Studio album by Lee Kernaghan
- Released: January 2000
- Genre: Country
- Label: ABC
- Producer: Garth Porter

Lee Kernaghan chronology
| The Christmas Album (1998) | Rules of the Road (2000) | Electric Rodeo (2002) |

= Rules of the Road (Lee Kernaghan album) =

Rules of the Road is the sixth studio album released by Australian Country Musician, Lee Kernaghan. It was released in January 2000 and peaked at 16 on the ARIA Charts in February 2000. The album was certified gold in 2000. The album has been described as a distillation of Australian Country Music history, each song a classic and collectively, a musical 'collage' representing the entire spectrum of the bush ballad as it evolved.

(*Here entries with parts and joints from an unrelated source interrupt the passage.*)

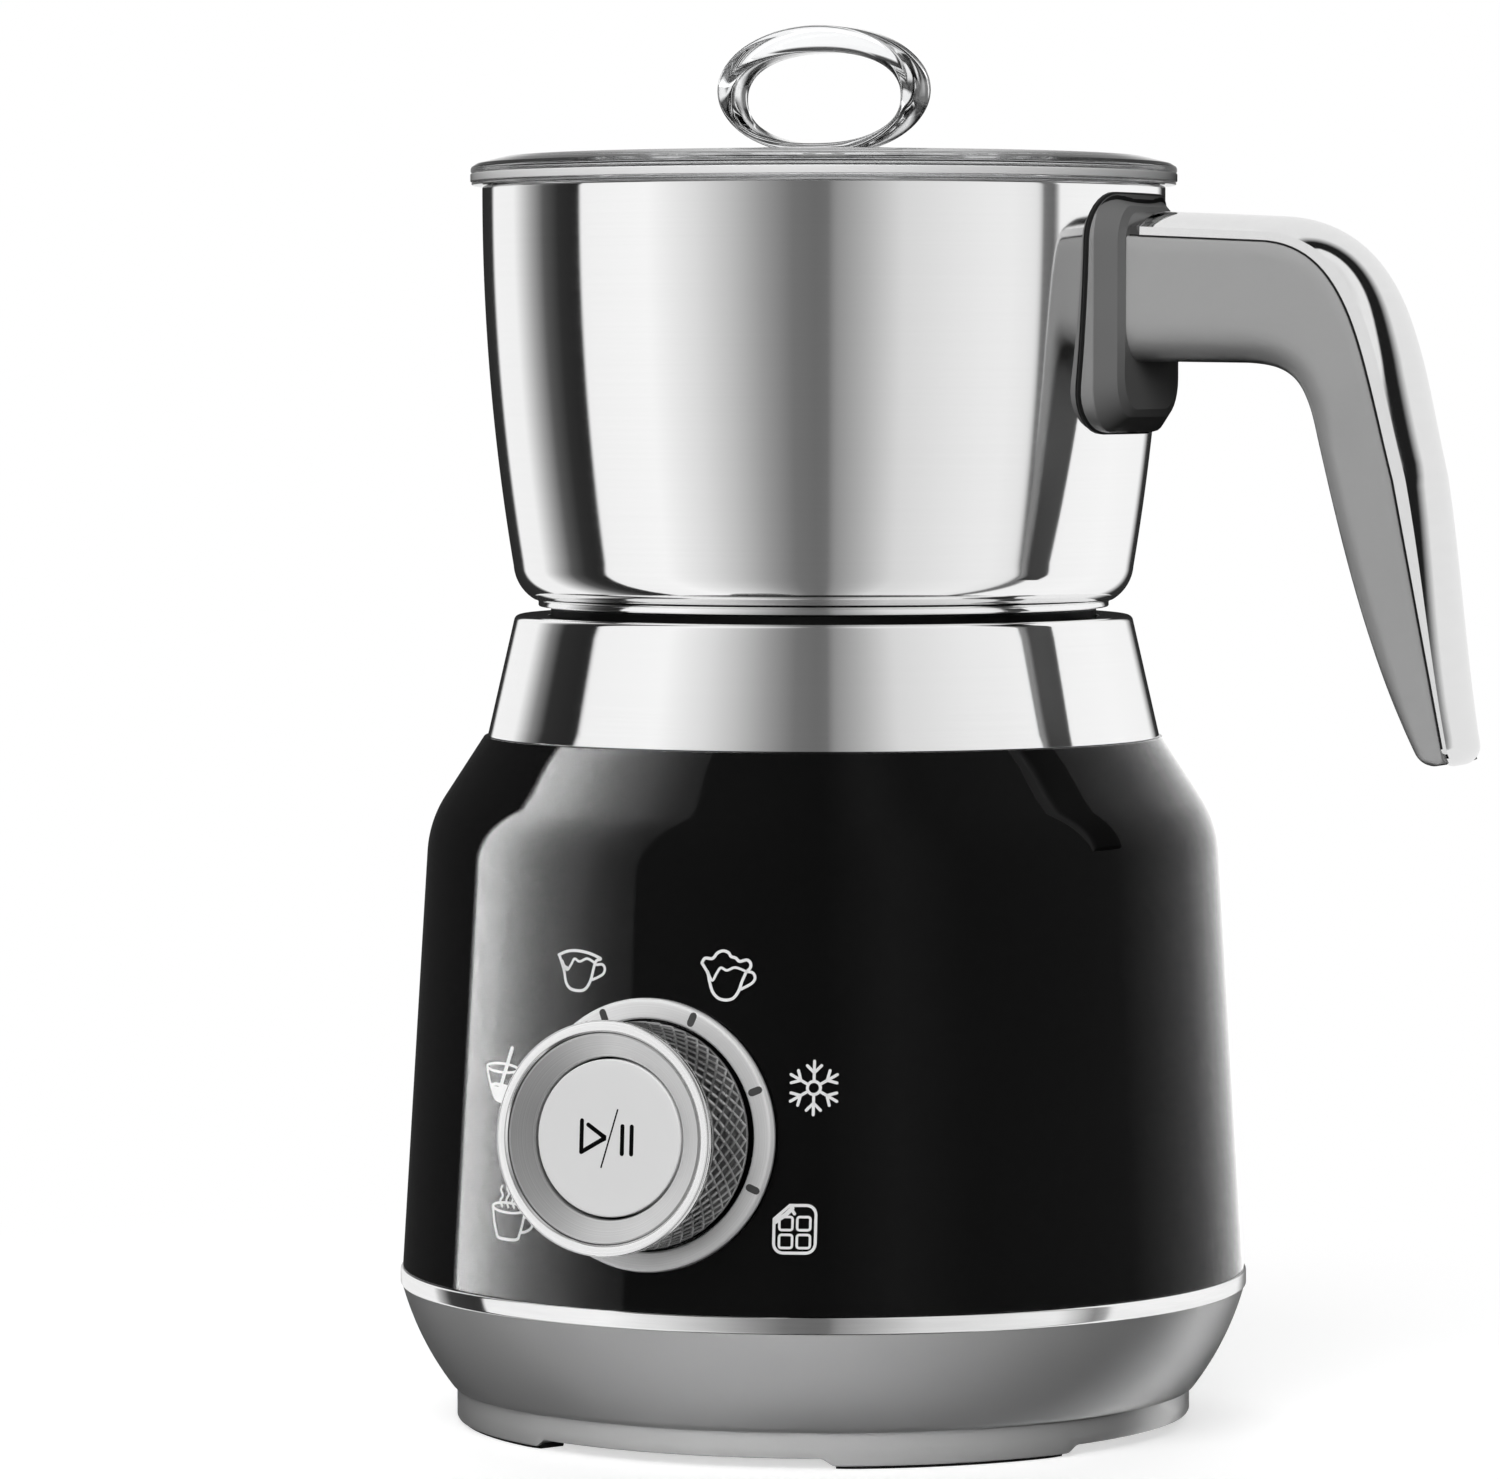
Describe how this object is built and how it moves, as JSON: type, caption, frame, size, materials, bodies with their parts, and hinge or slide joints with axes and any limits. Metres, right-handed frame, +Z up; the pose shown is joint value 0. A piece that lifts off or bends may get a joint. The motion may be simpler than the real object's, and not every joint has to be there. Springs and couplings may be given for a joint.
{
  "type": "milk frother",
  "caption": "Milk frother with an induction base, rotary dial and start button, lift-off steel jug with side handle, magnetic whisk and clear lid with loop grip.",
  "frame": {"origin": "on the base's axis at table level, midway between the feet", "axes": "+Z up along the base's axis, -Y towards the dial, +X towards the jug's handle"},
  "size_m": [0.1961, 0.1676, 0.2463],
  "materials": {
    "rubber_black": "soft moulded rubber",
    "grey_plastic": "satin moulded plastic",
    "chrome_trim": "bright plated",
    "gloss_black": "high gloss moulded plastic",
    "polished_steel": "polished stainless steel",
    "black_plastic": "fine matt moulded plastic",
    "silicone_black": "silicone",
    "silicone_clear": "translucent silicone",
    "amber_plastic": "heat resistant moulding",
    "copper_wire": "enamelled copper wire",
    "ferrite": "sintered ferrite",
    "bracket_steel": "zinc plated sheet",
    "screw_steel": "zinc plated",
    "circuit_board": "lacquered glass fibre",
    "aluminium": "extruded",
    "dark_resin": "moulded resin",
    "capacitor_blue": "shrink sleeve",
    "capacitor_red": "dipped resin",
    "satin_silver": "satin anodised",
    "knurled_metal": "fine diamond knurl",
    "bright_rim": "bright turned edge",
    "button_white": "smooth off-white with printed mark",
    "white_plastic": "food-safe moulding",
    "magnet": "nickel plated magnet",
    "clear_plastic": "clear moulded plastic"
  },
  "bodies": {
    "base": {"foot_pad_1": "rubber_black", "foot_pad_2": "rubber_black", "foot_pad_3": "rubber_black", "foot_pad_4": "rubber_black", "base_plate": "grey_plastic", "base_screws": "screw_steel", "base_bowl": "grey_plastic", "trim_ring": "chrome_trim", "body_shell": "gloss_black", "collar": "polished_steel", "seat_plate": "black_plastic", "seat_gasket": "silicone_black", "coil_former": "amber_plastic", "induction_coil": "copper_wire", "ferrite_bars": "ferrite", "motor_bracket": "bracket_steel", "motor_screws": "screw_steel", "motor_can": "bracket_steel", "motor_cap": "dark_resin", "power_board": "circuit_board", "heat_sink": "aluminium", "power_transistor": "dark_resin", "filter_capacitor": "capacitor_blue", "tank_capacitor": "capacitor_red", "choke_coil": "copper_wire", "control_board": "circuit_board", "rotary_encoder": "dark_resin", "start_switch": "dark_resin", "knob_boss": "white_plastic", "dial_ring": "satin_silver", "fan_frame": "dark_resin", "cord_gland": "rubber_black", "sensor_guide": "white_plastic"},
    "fan": {"fan_rotor": "dark_resin"},
    "sensor": {"temp_sensor_cap": "bracket_steel", "sensor_spring": "screw_steel"},
    "drive": {"motor_shaft": "bracket_steel", "motor_rotor": "ferrite", "drive_disc": "dark_resin", "drive_magnets": "magnet"},
    "knob": {"knob_grip": "knurled_metal", "knob_dish": "satin_silver", "knob_rim": "bright_rim"},
    "button": {"start_button": "button_white"},
    "jug": {"jug_shell": "polished_steel", "jug_base_disc": "bracket_steel", "whisk_pin": "polished_steel", "handle_gasket": "silicone_black", "handle_bracket": "grey_plastic", "handle_tang": "bracket_steel", "handle_grip": "grey_plastic", "handle_strip": "chrome_trim", "handle_screws": "screw_steel"},
    "whisk": {"whisk_hub": "white_plastic", "whisk_magnets": "magnet"},
    "froth": {"froth_disc": "polished_steel"},
    "lid": {"lid_disc": "clear_plastic", "lid_gasket": "silicone_clear", "lid_loop": "clear_plastic"}
  },
  "joints": [
    {"name": "knob_turn", "type": "hinge", "parent": "base", "child": "knob", "pos_m": [0, -0.07278, 0.057], "axis": [0, -0.9981, 0.061], "range_deg": [-225, 0]},
    {"name": "start_press", "type": "slide", "parent": "base", "child": "button", "axis": [0, 0.9981, -0.061], "range_m": [0, 0.0012], "stiffness_N_per_m": 1500, "springref_m": -0.0006},
    {"name": "sensor_press", "type": "slide", "parent": "base", "child": "sensor", "axis": [0, 0, -1], "range_m": [0, 0.0012], "stiffness_N_per_m": 300, "springref_m": -0.001, "deforming": ["sensor_spring"]},
    {"name": "motor_spin", "type": "hinge", "parent": "base", "child": "drive", "pos_m": [0, 0, 0.106], "axis": [0, 0, 1], "continuous": true},
    {"name": "fan_spin", "type": "hinge", "parent": "base", "child": "fan", "pos_m": [0, 0, 0.011], "axis": [0, 0, 1], "continuous": true},
    {"name": "jug_lift", "type": "slide", "parent": "base", "child": "jug", "axis": [0, 0, 1], "range_m": [0, 0.08]},
    {"name": "whisk_spin", "type": "hinge", "parent": "jug", "child": "whisk", "pos_m": [0, 0, 0.146], "axis": [0, 0, 1], "continuous": true},
    {"name": "froth_lift", "type": "slide", "parent": "whisk", "child": "froth", "axis": [0, 0, 1], "range_m": [0, 0.03]},
    {"name": "lid_lift", "type": "slide", "parent": "jug", "child": "lid", "axis": [0, 0, 1], "range_m": [0, 0.05]}
  ],
  "couplings": [
    {"joint": "whisk_spin", "follows": "motor_spin", "ratio": 1}
  ]
}
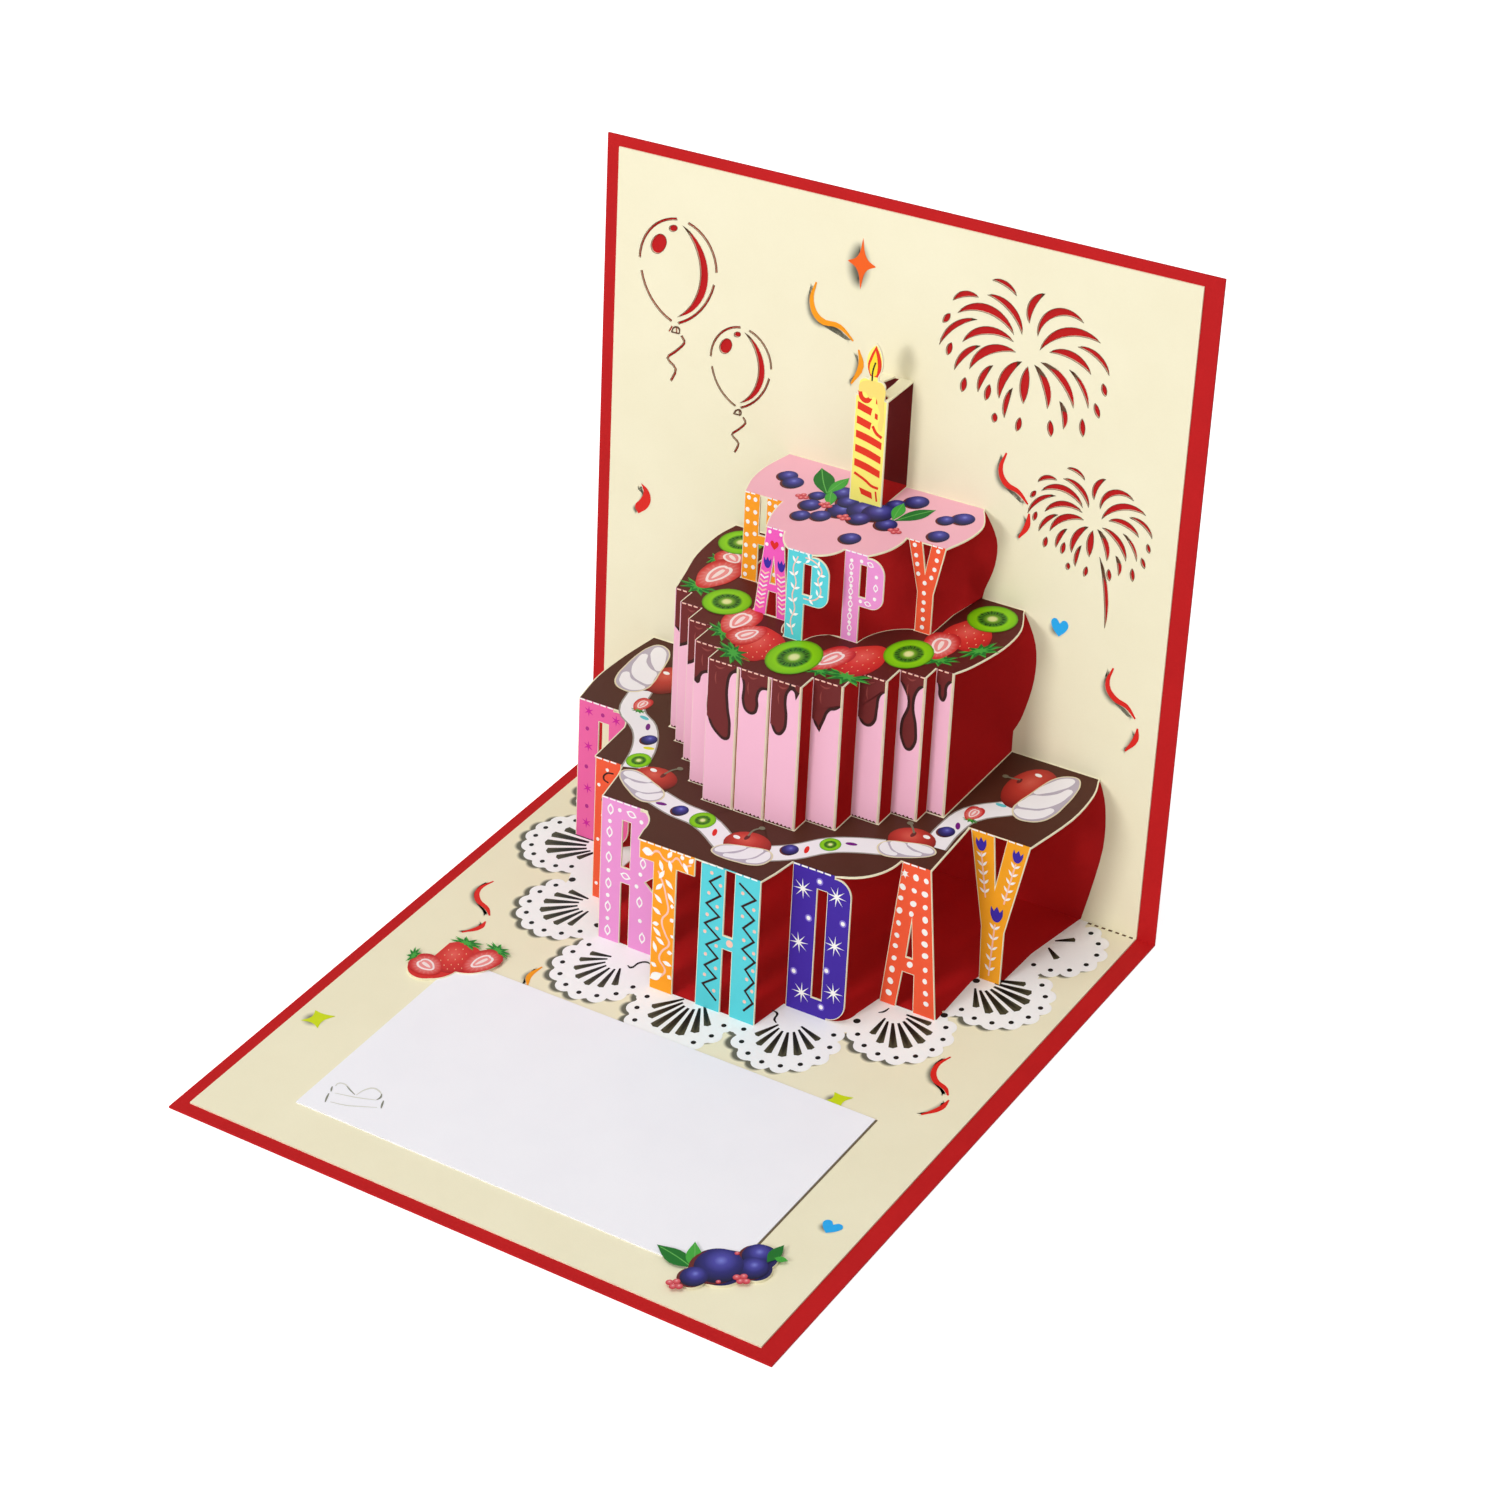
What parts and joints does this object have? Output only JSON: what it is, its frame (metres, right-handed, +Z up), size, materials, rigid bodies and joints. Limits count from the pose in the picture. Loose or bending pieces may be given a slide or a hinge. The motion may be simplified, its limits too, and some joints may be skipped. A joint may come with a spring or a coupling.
{
  "type": "pop up card",
  "caption": "Open pop up greeting card: a red folded cover with a printed die-cut sheet inside that folds out into a tiered cake with letter fronts, and a loose note card.",
  "frame": {"origin": "centre of the bounding box on the ground, under the floor panel", "axes": "+X along the crease to the right, +Y from the front edge towards the wall panel, +Z up"},
  "size_m": [0.15, 0.1758, 0.1487],
  "materials": {
    "red_card": "matt, dyed through, faint paper grain",
    "printed_card": "matt cream card, printed in colour on its upper face, pale cut edges",
    "note_paper": "smooth matt white paper"
  },
  "bodies": {
    "root": {"cover": "red_card", "pop_up_sheet": "printed_card", "note_card": "note_paper"}
  },
  "joints": []
}
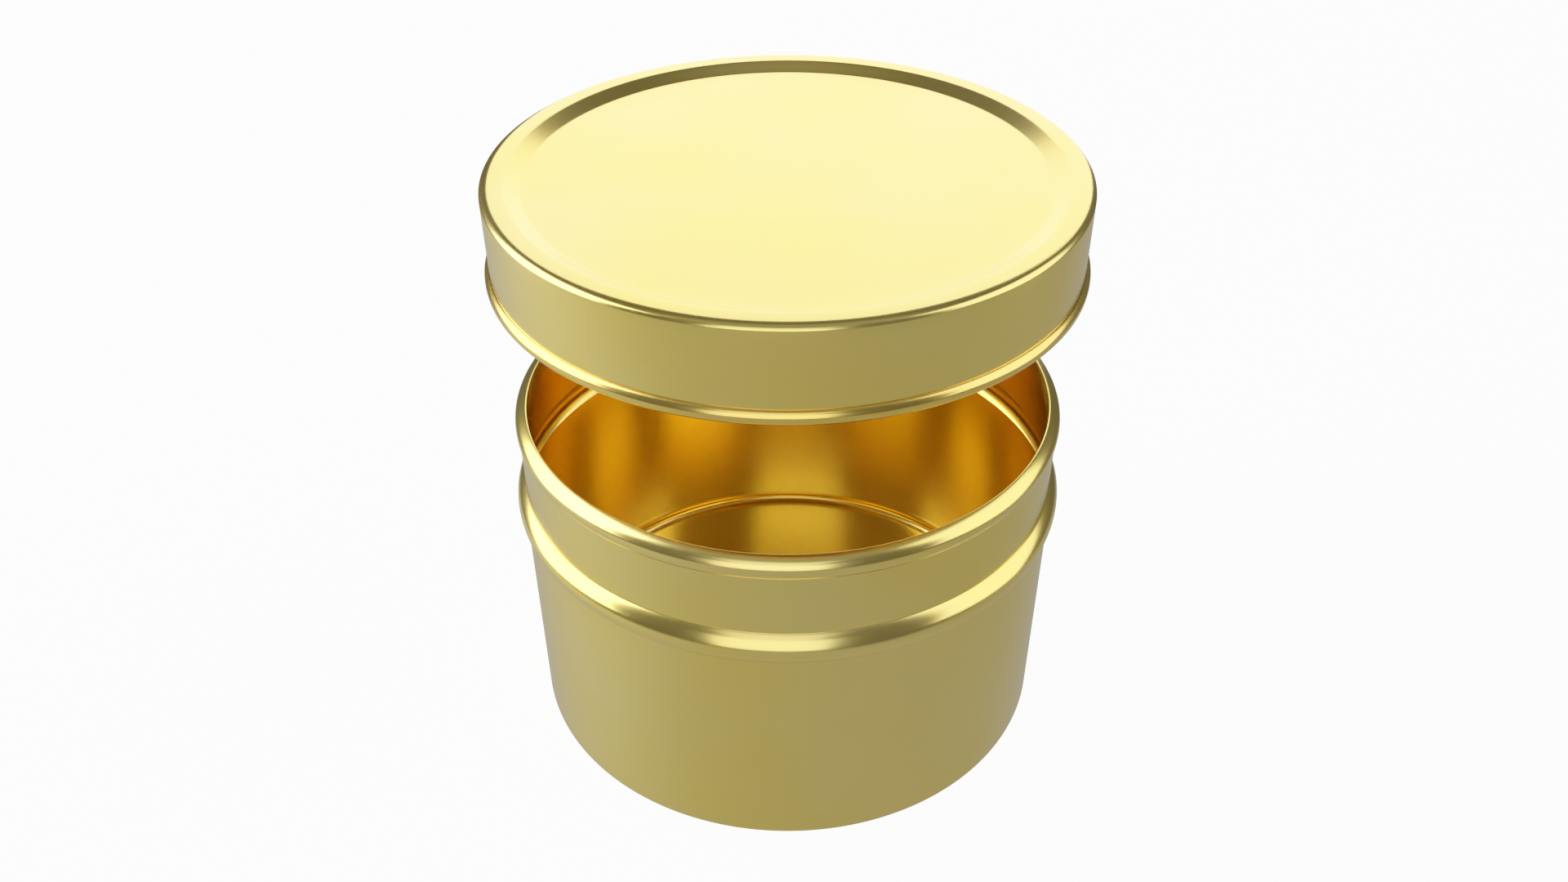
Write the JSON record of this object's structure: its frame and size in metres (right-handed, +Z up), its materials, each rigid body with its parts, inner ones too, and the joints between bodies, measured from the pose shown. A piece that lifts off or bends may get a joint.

The album was nominated for the ARIA Award for Best Country Album at the ARIA Music Awards of 2000.

==Track listing==
1. "Losin' My Blues Tonight" (with special guest Anne Kirkpatrick) - 3:28
2. "Darwin Jailhouse Window" (Duet with Tex Morton) - 3:56
3. "Rules of the Road" - 4:30
4. "Cunnamulla Feller" - 3:11
5. "That's the Kind of Life I Live" - 2:31
6. "Where the White Faced Cattle Roam" (Duet with Buddy Williams) - 2:19
7. "The Glass on the Bar" - 3:34
8. "Winter Winds" - 3:46
9. "Aussie Doghouse Blues" - 2:35
10. "By a Fire of Gidgee Coal" (with special guest harmonies Tracy Coster) - 3:28
11. "Overlander Trail" (with Smoky Dawson, Reg Lindsay and Ray Kernaghan) - 2:51
12. "Camooweal" - 4:10
13. "Following the Light" (with the Crosby Sisters and Lynette Guest) - 3:05
14. "A Bushman Can't Survive" (Duet with Tania Kernaghan) - 4:33
15. "Days of Old Khancoban" (Duet with Smoky Dawson) - 3:03
16. "Leave Him in the Longyard" (with Slim Dusty) - 3:16

==Charts==

| Chart (2000) | Peak position |
|---|---|
| Australian Albums (ARIA) | 16 |

==Certifications==

| Region | Certification | Certified units/sales |
| Australia (ARIA) | Gold | 35,000^{^} |
^{^} Shipments figures based on certification alone.